Tuesday, 18 May 2010

Kyrgyz counter revolution may be a damp squib, but Russians aren't waiting to find out.

The media spotlight has shifted from Kyrgyzstan, but trouble has rumbled on.  Last week pro Bakiyev supporters took back government buildings in Osh, in the south of the country.

This was the attempt at counter insurgency which many experts on Central Asia expected.  Tribal allegiances play a defining role in Kyrgyz politics, and Bakiyev’s power base lies to the south.

While the Tulip Revolution was, at the time, trumpeted as a victory for reformers, informed commentators have argued that it should be understood in the context of more traditional rivalries.

The interim government retook control of southern Kyrgyzstan with relative ease.  The Central Asia blog, Registan, interprets this as a sign that Bakiyev’s supporters will not muster a serious challenge.  The counter insurgency, it claims, was due to begin in earnest yesterday.  The suggestion is that it was snuffed out before it could properly begin.

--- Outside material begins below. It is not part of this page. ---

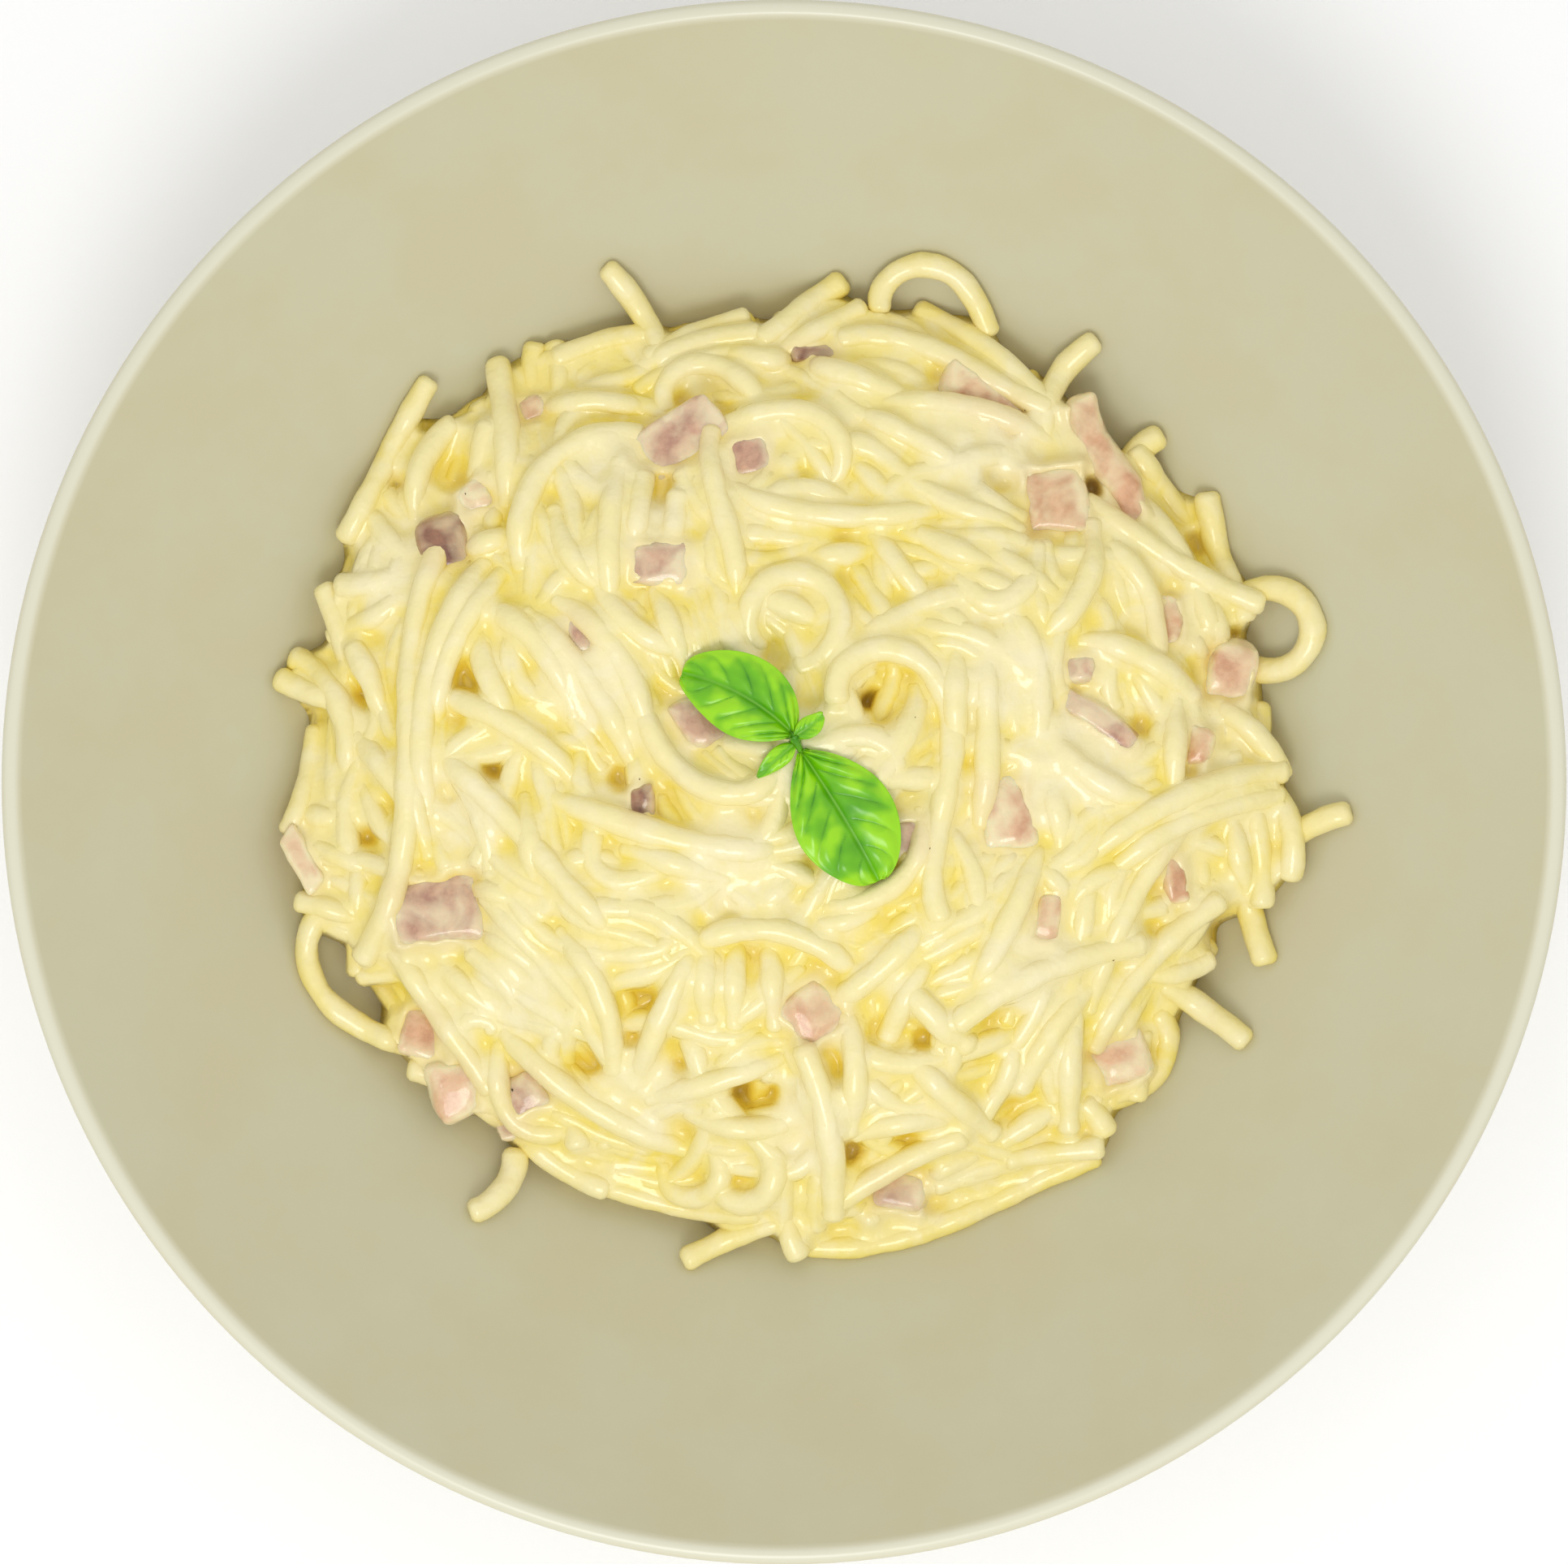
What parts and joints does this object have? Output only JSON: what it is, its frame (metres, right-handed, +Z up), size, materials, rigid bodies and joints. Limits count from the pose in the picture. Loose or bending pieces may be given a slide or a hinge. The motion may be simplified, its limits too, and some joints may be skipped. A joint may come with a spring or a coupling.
{
  "type": "plate of spaghetti carbonara",
  "caption": "Spaghetti carbonara heaped in a deep round glazed plate, with diced ham, creamy sauce and a basil sprig on top.",
  "frame": {"origin": "centre of the foot ring's underside, where the plate stands on the table", "axes": "+Z up through the middle of the plate; +Y towards the side the left basil leaf's tip points up to, +X to the right seen from above"},
  "size_m": [0.22, 0.22, 0.052],
  "materials": {
    "stoneware": "smooth cream glaze",
    "sauced_pasta": "noodles coated in a creamy egg sauce",
    "cooked_ham": "moist cut meat with a thin coat of sauce",
    "basil_leaf": "smooth waxy leaf"
  },
  "bodies": {
    "root": {"bowl": "stoneware", "spaghetti": "sauced_pasta", "ham_01": "cooked_ham", "ham_02": "cooked_ham", "ham_03": "cooked_ham", "ham_04": "cooked_ham", "ham_05": "cooked_ham", "ham_06": "cooked_ham", "ham_07": "cooked_ham", "ham_08": "cooked_ham", "ham_09": "cooked_ham", "ham_10": "cooked_ham", "ham_11": "cooked_ham", "ham_12": "cooked_ham", "ham_13": "cooked_ham", "ham_14": "cooked_ham", "ham_15": "cooked_ham", "ham_16": "cooked_ham", "ham_17": "cooked_ham", "ham_18": "cooked_ham", "ham_19": "cooked_ham", "ham_20": "cooked_ham", "ham_21": "cooked_ham", "ham_22": "cooked_ham", "ham_23": "cooked_ham", "ham_24": "cooked_ham", "ham_25": "cooked_ham", "ham_26": "cooked_ham", "ham_27": "cooked_ham", "ham_28": "cooked_ham", "ham_29": "cooked_ham", "ham_30": "cooked_ham", "ham_31": "cooked_ham", "basil_sprig": "basil_leaf"}
  },
  "joints": []
}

The blog believes that Bakiyev’s strategy was to split the country in two, but the link between north and south Kyrgyzstan has proved more durable than the former president expected.

Meanwhile the country’s instability has caused ethnic Russians to reconsider their future there, the Moscow Times reports.

Like many former Soviet Republics, Kyrgyzstan population included a high proportion of Russians, concentrated particularly in urban areas.  The percentage has steadily dropped during its independence, but pockets remain.  Particularly in the capital, Bishkek.

The stream of ethnic Russians returning to their ancestral homeland is replicated across Central Asia and it is always intensified by oppressive government, discrimination or a volatile political situation.